--- begin DATA SECTION ---
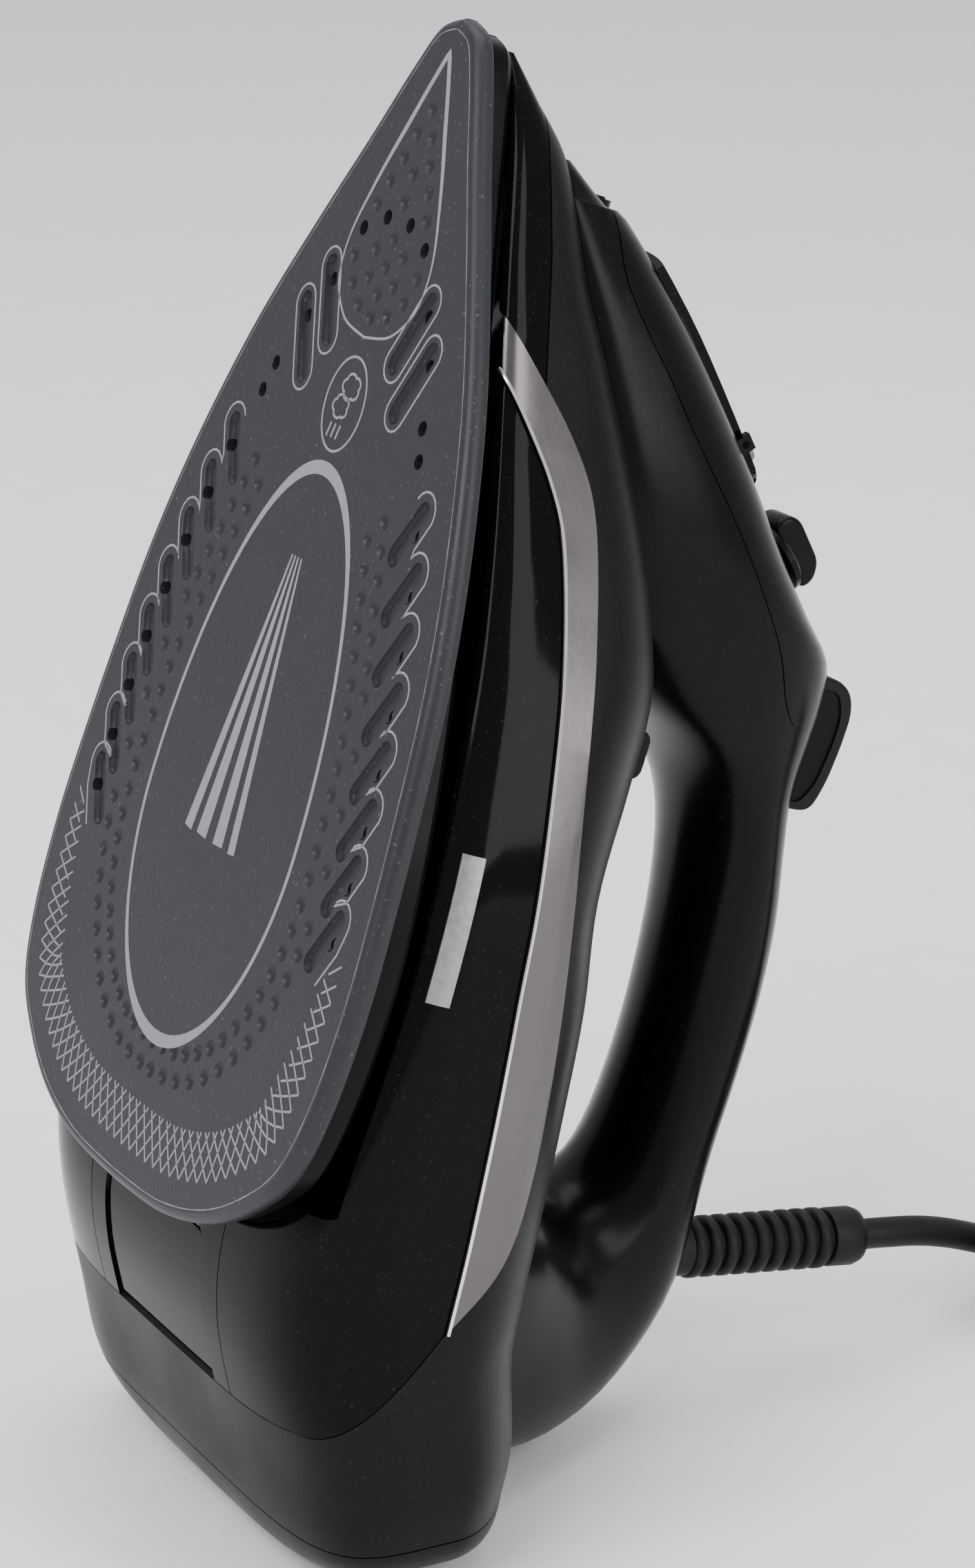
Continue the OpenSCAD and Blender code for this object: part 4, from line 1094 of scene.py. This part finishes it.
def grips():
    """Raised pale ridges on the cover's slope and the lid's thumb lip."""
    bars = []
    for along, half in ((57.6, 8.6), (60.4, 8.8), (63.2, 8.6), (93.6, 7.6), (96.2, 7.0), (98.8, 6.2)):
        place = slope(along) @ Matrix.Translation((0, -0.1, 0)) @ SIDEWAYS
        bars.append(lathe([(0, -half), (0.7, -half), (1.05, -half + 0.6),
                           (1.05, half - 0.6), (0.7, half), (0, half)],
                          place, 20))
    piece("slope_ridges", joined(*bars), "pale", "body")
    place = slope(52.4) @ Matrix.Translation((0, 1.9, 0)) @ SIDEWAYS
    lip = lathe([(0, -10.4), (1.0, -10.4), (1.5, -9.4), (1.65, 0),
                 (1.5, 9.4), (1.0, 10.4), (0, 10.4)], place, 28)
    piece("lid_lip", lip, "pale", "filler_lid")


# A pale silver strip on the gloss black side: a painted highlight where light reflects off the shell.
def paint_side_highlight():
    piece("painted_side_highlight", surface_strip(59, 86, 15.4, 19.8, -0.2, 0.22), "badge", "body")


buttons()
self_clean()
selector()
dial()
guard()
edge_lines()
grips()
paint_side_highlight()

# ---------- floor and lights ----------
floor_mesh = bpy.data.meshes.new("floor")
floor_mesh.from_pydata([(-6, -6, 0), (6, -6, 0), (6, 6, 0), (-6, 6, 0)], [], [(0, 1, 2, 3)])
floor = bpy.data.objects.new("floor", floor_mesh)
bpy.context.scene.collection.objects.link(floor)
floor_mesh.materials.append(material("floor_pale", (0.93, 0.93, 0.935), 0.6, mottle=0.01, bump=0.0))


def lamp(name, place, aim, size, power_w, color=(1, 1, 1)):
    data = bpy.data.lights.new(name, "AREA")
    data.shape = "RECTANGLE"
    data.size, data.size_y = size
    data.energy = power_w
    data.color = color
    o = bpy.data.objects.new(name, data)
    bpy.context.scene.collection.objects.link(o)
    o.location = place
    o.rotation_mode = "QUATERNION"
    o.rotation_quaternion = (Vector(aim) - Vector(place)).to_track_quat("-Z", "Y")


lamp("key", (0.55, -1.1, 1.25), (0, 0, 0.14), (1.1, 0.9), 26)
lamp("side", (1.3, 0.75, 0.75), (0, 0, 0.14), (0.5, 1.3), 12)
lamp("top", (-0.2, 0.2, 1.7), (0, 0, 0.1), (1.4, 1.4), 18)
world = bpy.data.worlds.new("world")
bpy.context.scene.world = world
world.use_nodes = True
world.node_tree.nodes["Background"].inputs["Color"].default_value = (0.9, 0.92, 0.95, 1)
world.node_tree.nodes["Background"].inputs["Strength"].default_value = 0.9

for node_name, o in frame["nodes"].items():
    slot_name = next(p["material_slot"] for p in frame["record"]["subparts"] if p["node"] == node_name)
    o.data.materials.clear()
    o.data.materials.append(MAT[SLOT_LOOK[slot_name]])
--- end DATA SECTION ---
## STATED GOAL
Copy the material above back out, exactly as written.

## REPLY
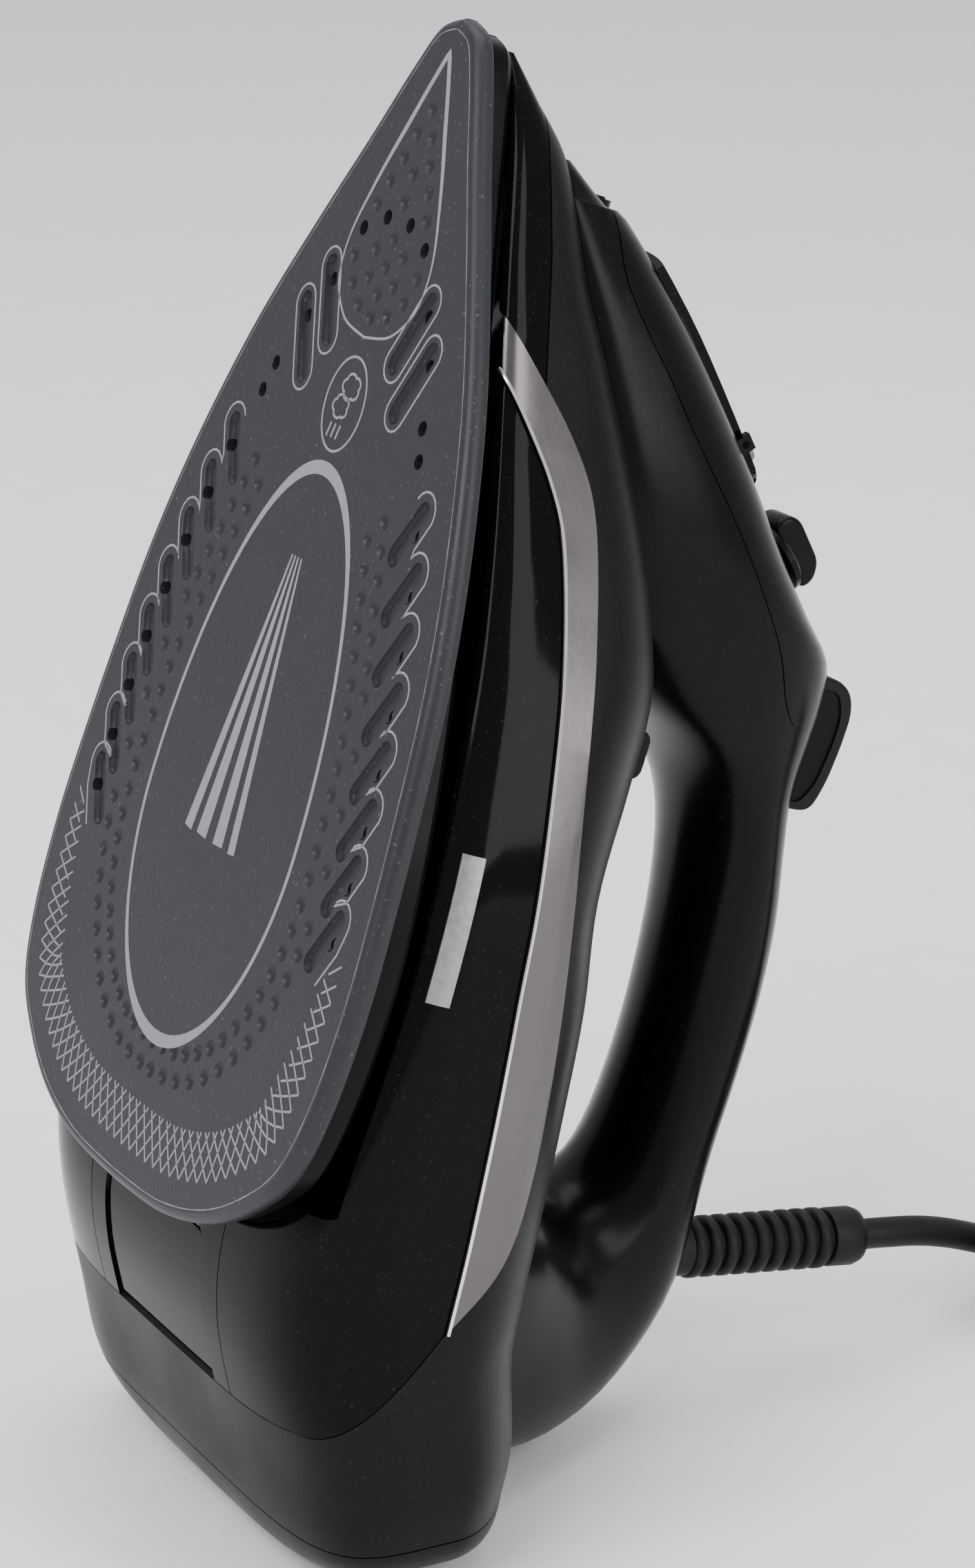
Continue the OpenSCAD and Blender code for this object: part 4, from line 1094 of scene.py. This part finishes it.
def grips():
    """Raised pale ridges on the cover's slope and the lid's thumb lip."""
    bars = []
    for along, half in ((57.6, 8.6), (60.4, 8.8), (63.2, 8.6), (93.6, 7.6), (96.2, 7.0), (98.8, 6.2)):
        place = slope(along) @ Matrix.Translation((0, -0.1, 0)) @ SIDEWAYS
        bars.append(lathe([(0, -half), (0.7, -half), (1.05, -half + 0.6),
                           (1.05, half - 0.6), (0.7, half), (0, half)],
                          place, 20))
    piece("slope_ridges", joined(*bars), "pale", "body")
    place = slope(52.4) @ Matrix.Translation((0, 1.9, 0)) @ SIDEWAYS
    lip = lathe([(0, -10.4), (1.0, -10.4), (1.5, -9.4), (1.65, 0),
                 (1.5, 9.4), (1.0, 10.4), (0, 10.4)], place, 28)
    piece("lid_lip", lip, "pale", "filler_lid")


# A pale silver strip on the gloss black side: a painted highlight where light reflects off the shell.
def paint_side_highlight():
    piece("painted_side_highlight", surface_strip(59, 86, 15.4, 19.8, -0.2, 0.22), "badge", "body")


buttons()
self_clean()
selector()
dial()
guard()
edge_lines()
grips()
paint_side_highlight()

# ---------- floor and lights ----------
floor_mesh = bpy.data.meshes.new("floor")
floor_mesh.from_pydata([(-6, -6, 0), (6, -6, 0), (6, 6, 0), (-6, 6, 0)], [], [(0, 1, 2, 3)])
floor = bpy.data.objects.new("floor", floor_mesh)
bpy.context.scene.collection.objects.link(floor)
floor_mesh.materials.append(material("floor_pale", (0.93, 0.93, 0.935), 0.6, mottle=0.01, bump=0.0))


def lamp(name, place, aim, size, power_w, color=(1, 1, 1)):
    data = bpy.data.lights.new(name, "AREA")
    data.shape = "RECTANGLE"
    data.size, data.size_y = size
    data.energy = power_w
    data.color = color
    o = bpy.data.objects.new(name, data)
    bpy.context.scene.collection.objects.link(o)
    o.location = place
    o.rotation_mode = "QUATERNION"
    o.rotation_quaternion = (Vector(aim) - Vector(place)).to_track_quat("-Z", "Y")


lamp("key", (0.55, -1.1, 1.25), (0, 0, 0.14), (1.1, 0.9), 26)
lamp("side", (1.3, 0.75, 0.75), (0, 0, 0.14), (0.5, 1.3), 12)
lamp("top", (-0.2, 0.2, 1.7), (0, 0, 0.1), (1.4, 1.4), 18)
world = bpy.data.worlds.new("world")
bpy.context.scene.world = world
world.use_nodes = True
world.node_tree.nodes["Background"].inputs["Color"].default_value = (0.9, 0.92, 0.95, 1)
world.node_tree.nodes["Background"].inputs["Strength"].default_value = 0.9

for node_name, o in frame["nodes"].items():
    slot_name = next(p["material_slot"] for p in frame["record"]["subparts"] if p["node"] == node_name)
    o.data.materials.clear()
    o.data.materials.append(MAT[SLOT_LOOK[slot_name]])